* What you will do
Start at the line that has "base_bar_long();" and stop at the line that has "record = json.load(file)". Print those lines and all lines between them exactly, and nothing more.

* The records
==============================
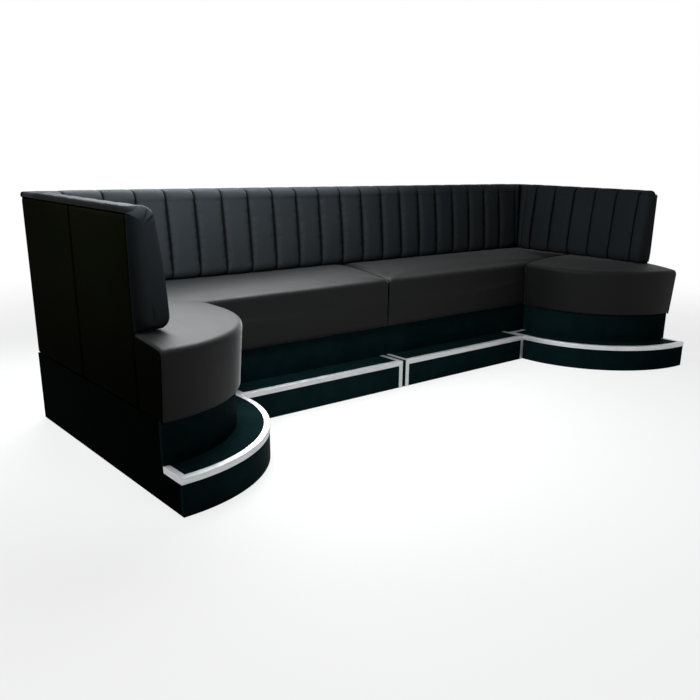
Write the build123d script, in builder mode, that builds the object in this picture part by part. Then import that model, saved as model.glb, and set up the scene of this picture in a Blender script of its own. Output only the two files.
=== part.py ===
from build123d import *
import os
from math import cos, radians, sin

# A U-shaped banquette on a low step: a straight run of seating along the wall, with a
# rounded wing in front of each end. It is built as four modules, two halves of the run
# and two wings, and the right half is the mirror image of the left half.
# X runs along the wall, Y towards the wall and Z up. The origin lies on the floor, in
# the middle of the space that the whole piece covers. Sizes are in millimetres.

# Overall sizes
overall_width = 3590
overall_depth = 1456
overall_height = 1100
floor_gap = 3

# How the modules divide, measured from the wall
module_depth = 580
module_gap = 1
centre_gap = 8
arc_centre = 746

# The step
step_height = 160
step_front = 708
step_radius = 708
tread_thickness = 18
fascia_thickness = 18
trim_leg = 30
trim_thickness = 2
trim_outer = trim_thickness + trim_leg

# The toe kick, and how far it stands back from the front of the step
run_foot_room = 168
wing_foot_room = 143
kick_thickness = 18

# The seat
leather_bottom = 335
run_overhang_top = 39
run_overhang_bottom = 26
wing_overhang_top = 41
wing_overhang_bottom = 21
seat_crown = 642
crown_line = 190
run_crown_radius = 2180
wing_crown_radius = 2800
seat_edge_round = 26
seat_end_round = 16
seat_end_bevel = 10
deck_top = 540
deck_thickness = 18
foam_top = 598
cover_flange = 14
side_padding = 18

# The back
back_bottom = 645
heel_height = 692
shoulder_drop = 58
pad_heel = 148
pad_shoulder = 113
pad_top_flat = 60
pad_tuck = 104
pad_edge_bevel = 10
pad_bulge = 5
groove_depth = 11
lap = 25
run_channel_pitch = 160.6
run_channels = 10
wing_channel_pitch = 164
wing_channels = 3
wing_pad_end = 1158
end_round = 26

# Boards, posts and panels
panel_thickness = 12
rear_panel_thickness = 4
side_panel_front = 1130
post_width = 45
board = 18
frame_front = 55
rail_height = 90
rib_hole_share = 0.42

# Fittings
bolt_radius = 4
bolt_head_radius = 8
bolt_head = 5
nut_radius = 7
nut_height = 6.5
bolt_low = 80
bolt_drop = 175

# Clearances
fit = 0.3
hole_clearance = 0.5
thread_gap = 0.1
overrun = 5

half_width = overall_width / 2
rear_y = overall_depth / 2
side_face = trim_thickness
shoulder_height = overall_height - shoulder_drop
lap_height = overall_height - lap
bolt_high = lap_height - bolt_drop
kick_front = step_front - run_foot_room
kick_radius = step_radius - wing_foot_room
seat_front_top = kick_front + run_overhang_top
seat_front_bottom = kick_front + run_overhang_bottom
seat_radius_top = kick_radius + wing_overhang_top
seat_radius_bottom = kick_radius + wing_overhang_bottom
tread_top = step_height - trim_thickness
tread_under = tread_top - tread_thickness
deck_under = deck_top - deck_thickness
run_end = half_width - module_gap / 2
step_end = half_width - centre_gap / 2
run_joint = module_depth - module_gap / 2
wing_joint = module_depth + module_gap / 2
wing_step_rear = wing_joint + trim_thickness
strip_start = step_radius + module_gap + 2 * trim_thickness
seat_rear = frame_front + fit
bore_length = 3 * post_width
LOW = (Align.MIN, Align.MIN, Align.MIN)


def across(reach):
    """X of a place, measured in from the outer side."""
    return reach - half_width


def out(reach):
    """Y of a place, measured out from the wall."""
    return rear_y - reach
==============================
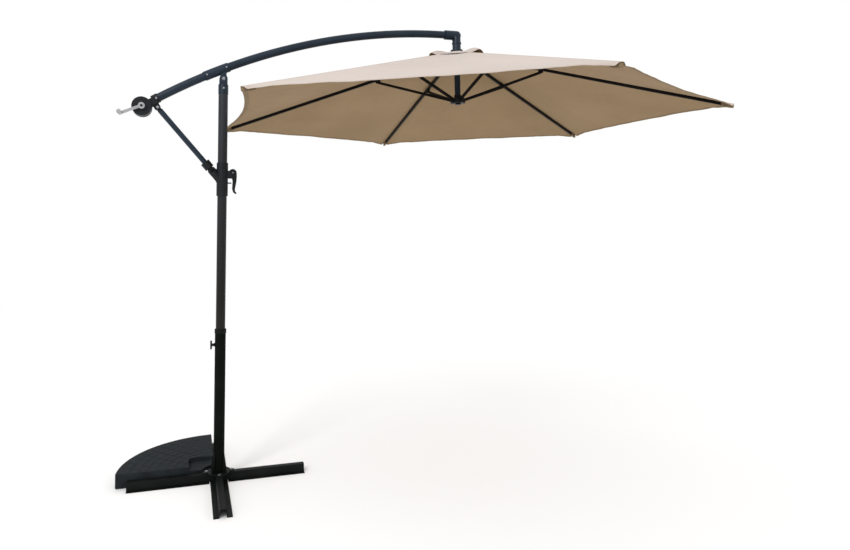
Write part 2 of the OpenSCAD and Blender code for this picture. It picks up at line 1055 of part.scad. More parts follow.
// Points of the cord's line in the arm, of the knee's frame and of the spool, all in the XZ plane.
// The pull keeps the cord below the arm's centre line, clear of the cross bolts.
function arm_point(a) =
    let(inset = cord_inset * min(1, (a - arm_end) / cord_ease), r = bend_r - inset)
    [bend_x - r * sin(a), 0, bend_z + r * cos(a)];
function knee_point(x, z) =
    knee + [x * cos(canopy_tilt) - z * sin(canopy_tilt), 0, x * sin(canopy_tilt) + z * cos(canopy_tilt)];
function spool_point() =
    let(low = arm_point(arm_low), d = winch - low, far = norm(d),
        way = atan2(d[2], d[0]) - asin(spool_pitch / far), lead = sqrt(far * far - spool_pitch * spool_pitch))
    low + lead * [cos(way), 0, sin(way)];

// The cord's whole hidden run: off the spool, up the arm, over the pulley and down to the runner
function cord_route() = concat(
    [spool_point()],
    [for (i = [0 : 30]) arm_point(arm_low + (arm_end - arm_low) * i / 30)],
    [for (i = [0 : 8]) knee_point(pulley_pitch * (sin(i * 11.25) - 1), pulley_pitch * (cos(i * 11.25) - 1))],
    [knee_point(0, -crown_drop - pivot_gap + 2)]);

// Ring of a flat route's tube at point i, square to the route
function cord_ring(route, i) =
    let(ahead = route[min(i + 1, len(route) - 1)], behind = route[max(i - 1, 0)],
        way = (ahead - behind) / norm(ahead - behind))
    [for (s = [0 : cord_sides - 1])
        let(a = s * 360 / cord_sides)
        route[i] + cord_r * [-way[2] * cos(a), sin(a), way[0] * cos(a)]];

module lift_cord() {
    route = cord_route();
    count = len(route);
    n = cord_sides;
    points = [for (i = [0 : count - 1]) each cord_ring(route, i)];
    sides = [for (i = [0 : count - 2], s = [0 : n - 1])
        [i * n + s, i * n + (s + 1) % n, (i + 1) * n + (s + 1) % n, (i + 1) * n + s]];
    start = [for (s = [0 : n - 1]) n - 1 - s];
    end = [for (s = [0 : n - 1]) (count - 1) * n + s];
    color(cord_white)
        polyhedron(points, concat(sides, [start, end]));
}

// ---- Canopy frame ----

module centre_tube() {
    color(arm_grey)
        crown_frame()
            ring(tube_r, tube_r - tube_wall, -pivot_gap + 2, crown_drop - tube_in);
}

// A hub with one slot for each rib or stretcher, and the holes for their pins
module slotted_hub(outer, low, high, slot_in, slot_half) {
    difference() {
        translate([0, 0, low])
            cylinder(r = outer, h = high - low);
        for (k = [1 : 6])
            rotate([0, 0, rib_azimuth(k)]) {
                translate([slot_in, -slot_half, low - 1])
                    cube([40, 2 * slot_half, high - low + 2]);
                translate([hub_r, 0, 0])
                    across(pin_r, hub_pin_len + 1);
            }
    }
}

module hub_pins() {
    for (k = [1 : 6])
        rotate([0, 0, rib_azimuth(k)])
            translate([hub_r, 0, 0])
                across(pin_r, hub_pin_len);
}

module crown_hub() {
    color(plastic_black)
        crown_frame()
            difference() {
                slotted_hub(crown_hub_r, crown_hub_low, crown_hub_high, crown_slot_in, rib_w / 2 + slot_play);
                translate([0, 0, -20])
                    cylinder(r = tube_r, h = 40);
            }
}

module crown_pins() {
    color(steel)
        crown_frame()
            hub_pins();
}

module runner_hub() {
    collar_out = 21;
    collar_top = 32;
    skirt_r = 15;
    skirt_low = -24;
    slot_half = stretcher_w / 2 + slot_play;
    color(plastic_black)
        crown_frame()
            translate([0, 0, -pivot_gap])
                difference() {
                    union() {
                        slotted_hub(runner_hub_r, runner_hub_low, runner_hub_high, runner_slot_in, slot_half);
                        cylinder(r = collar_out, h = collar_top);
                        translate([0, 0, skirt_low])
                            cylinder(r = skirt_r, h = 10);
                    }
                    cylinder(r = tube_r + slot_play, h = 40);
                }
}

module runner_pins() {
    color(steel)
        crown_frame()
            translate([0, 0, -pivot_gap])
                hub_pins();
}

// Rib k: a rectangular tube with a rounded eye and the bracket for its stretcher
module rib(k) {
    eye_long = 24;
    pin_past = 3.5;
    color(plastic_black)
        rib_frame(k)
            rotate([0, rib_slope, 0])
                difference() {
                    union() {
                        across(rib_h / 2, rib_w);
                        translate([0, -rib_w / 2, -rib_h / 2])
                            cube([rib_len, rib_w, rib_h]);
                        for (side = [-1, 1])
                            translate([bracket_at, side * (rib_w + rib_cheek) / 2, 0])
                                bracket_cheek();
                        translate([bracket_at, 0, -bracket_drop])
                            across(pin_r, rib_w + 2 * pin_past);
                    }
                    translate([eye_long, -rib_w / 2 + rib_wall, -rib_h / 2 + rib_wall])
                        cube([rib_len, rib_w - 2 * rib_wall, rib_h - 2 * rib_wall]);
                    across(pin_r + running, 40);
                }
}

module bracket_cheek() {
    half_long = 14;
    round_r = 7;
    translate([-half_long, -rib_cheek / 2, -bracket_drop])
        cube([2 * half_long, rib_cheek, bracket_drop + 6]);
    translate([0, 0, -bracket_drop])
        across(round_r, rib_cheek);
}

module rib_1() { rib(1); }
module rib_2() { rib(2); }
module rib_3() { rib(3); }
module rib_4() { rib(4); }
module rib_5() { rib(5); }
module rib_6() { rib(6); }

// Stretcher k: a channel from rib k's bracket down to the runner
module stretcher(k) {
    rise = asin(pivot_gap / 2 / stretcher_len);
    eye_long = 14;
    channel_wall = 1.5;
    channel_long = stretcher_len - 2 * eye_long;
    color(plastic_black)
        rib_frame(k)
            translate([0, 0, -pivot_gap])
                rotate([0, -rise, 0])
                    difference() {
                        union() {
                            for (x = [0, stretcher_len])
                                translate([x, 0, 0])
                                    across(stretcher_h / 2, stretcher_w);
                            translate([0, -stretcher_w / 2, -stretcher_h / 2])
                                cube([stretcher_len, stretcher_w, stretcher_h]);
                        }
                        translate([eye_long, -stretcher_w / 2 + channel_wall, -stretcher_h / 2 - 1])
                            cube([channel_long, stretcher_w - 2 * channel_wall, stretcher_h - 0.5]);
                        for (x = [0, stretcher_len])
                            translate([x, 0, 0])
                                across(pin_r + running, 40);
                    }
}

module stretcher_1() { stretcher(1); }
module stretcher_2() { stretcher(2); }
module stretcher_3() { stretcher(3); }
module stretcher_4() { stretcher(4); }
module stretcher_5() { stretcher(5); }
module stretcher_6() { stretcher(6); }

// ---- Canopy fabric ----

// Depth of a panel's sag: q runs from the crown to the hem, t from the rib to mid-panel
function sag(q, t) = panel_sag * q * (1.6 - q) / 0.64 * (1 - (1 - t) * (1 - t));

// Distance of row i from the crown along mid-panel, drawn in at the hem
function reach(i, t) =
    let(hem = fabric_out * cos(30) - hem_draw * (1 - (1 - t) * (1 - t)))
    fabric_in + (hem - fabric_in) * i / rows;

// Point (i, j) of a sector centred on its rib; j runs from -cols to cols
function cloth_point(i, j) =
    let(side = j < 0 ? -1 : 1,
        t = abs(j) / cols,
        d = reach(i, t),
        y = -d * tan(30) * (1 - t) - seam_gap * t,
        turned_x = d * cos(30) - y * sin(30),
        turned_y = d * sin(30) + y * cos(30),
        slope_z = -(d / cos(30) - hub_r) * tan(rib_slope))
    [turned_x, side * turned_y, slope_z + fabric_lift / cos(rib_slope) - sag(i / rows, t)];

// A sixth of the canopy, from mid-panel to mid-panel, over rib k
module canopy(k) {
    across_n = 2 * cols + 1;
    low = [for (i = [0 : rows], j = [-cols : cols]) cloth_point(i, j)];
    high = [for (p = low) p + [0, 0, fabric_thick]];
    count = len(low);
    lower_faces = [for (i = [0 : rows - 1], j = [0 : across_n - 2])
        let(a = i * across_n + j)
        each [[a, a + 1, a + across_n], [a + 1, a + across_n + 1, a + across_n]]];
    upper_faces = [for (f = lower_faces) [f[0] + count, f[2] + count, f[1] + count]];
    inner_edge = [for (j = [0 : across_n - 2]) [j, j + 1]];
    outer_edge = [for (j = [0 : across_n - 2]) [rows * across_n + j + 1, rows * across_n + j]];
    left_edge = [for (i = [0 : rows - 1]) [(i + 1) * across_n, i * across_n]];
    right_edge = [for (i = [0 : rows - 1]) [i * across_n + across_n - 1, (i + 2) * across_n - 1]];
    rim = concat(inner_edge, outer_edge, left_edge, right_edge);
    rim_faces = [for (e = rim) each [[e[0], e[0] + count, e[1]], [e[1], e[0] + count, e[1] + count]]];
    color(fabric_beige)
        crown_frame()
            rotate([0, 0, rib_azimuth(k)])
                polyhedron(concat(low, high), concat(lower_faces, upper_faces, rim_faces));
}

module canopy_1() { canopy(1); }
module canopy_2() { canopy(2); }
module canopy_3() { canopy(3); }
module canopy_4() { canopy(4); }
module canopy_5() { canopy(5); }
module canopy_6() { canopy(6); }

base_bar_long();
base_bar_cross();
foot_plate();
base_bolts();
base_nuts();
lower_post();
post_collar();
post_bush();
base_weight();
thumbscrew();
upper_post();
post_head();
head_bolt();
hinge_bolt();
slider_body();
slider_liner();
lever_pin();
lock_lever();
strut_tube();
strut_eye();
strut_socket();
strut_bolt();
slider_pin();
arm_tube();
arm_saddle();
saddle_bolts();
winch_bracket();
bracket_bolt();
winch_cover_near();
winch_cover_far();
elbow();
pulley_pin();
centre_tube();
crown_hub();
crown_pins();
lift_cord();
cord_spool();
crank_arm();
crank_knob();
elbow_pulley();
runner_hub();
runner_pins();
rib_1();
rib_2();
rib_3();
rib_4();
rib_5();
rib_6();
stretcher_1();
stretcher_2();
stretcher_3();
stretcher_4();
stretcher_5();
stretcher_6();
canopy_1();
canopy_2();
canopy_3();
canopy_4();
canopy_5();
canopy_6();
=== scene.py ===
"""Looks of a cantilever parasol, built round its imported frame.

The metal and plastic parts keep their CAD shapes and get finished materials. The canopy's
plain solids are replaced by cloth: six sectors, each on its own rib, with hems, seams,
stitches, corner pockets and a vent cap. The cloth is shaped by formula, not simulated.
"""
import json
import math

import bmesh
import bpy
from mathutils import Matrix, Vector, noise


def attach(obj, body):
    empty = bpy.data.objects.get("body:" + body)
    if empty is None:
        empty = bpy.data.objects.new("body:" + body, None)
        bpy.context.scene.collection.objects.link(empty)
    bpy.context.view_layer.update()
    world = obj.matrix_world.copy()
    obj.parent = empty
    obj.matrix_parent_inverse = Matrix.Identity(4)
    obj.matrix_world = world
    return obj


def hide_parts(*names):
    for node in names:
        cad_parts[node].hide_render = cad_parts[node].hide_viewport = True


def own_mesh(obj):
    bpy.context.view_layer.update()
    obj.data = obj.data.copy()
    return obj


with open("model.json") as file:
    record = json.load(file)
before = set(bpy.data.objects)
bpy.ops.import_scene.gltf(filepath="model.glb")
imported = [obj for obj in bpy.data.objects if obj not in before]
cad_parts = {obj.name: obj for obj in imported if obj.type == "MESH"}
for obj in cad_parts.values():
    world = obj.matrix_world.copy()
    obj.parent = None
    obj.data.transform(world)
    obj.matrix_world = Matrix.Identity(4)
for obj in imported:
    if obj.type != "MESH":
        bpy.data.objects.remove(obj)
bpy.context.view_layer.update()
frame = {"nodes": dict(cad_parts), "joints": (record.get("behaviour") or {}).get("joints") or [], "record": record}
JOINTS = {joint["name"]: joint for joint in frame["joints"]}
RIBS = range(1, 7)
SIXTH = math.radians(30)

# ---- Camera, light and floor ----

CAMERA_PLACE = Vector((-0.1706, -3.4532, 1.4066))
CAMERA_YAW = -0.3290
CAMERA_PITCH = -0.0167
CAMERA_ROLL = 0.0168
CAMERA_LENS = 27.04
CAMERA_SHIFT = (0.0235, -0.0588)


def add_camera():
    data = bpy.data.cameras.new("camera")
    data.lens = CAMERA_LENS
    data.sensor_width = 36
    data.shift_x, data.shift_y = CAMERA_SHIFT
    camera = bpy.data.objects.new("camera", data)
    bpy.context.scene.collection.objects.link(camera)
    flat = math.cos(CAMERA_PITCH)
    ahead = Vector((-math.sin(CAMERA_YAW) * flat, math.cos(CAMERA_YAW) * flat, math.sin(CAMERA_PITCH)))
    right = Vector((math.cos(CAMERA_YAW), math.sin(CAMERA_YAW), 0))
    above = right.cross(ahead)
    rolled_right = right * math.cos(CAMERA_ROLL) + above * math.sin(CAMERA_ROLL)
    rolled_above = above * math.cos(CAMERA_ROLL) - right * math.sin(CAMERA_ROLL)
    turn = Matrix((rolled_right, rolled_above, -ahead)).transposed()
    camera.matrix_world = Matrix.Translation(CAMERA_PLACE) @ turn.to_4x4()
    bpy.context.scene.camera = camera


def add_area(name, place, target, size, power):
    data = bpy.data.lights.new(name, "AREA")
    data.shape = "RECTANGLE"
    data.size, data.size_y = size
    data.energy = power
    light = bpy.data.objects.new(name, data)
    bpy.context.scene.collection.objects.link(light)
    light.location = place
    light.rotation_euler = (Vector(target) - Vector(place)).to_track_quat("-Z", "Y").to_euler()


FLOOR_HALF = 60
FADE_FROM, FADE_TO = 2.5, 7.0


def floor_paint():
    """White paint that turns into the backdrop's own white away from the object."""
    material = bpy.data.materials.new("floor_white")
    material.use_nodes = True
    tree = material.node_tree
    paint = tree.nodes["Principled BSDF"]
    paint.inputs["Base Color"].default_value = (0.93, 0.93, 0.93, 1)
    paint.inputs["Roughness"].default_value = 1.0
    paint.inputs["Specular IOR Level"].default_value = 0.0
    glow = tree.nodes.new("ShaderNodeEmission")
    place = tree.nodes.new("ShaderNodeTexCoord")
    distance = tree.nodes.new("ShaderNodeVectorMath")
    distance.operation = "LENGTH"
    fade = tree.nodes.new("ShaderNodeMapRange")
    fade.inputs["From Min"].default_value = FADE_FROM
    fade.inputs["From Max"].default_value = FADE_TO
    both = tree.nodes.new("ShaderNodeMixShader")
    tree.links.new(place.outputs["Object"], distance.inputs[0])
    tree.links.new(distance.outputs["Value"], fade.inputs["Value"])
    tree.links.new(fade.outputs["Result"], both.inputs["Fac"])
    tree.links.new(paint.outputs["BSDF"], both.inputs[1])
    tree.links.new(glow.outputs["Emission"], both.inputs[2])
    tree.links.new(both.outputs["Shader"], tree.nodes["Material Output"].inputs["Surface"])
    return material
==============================
* Answer to this problem
base_bar_long();
base_bar_cross();
foot_plate();
base_bolts();
base_nuts();
lower_post();
post_collar();
post_bush();
base_weight();
thumbscrew();
upper_post();
post_head();
head_bolt();
hinge_bolt();
slider_body();
slider_liner();
lever_pin();
lock_lever();
strut_tube();
strut_eye();
strut_socket();
strut_bolt();
slider_pin();
arm_tube();
arm_saddle();
saddle_bolts();
winch_bracket();
bracket_bolt();
winch_cover_near();
winch_cover_far();
elbow();
pulley_pin();
centre_tube();
crown_hub();
crown_pins();
lift_cord();
cord_spool();
crank_arm();
crank_knob();
elbow_pulley();
runner_hub();
runner_pins();
rib_1();
rib_2();
rib_3();
rib_4();
rib_5();
rib_6();
stretcher_1();
stretcher_2();
stretcher_3();
stretcher_4();
stretcher_5();
stretcher_6();
canopy_1();
canopy_2();
canopy_3();
canopy_4();
canopy_5();
canopy_6();
=== scene.py ===
"""Looks of a cantilever parasol, built round its imported frame.

The metal and plastic parts keep their CAD shapes and get finished materials. The canopy's
plain solids are replaced by cloth: six sectors, each on its own rib, with hems, seams,
stitches, corner pockets and a vent cap. The cloth is shaped by formula, not simulated.
"""
import json
import math

import bmesh
import bpy
from mathutils import Matrix, Vector, noise


def attach(obj, body):
    empty = bpy.data.objects.get("body:" + body)
    if empty is None:
        empty = bpy.data.objects.new("body:" + body, None)
        bpy.context.scene.collection.objects.link(empty)
    bpy.context.view_layer.update()
    world = obj.matrix_world.copy()
    obj.parent = empty
    obj.matrix_parent_inverse = Matrix.Identity(4)
    obj.matrix_world = world
    return obj


def hide_parts(*names):
    for node in names:
        cad_parts[node].hide_render = cad_parts[node].hide_viewport = True


def own_mesh(obj):
    bpy.context.view_layer.update()
    obj.data = obj.data.copy()
    return obj


with open("model.json") as file:
    record = json.load(file)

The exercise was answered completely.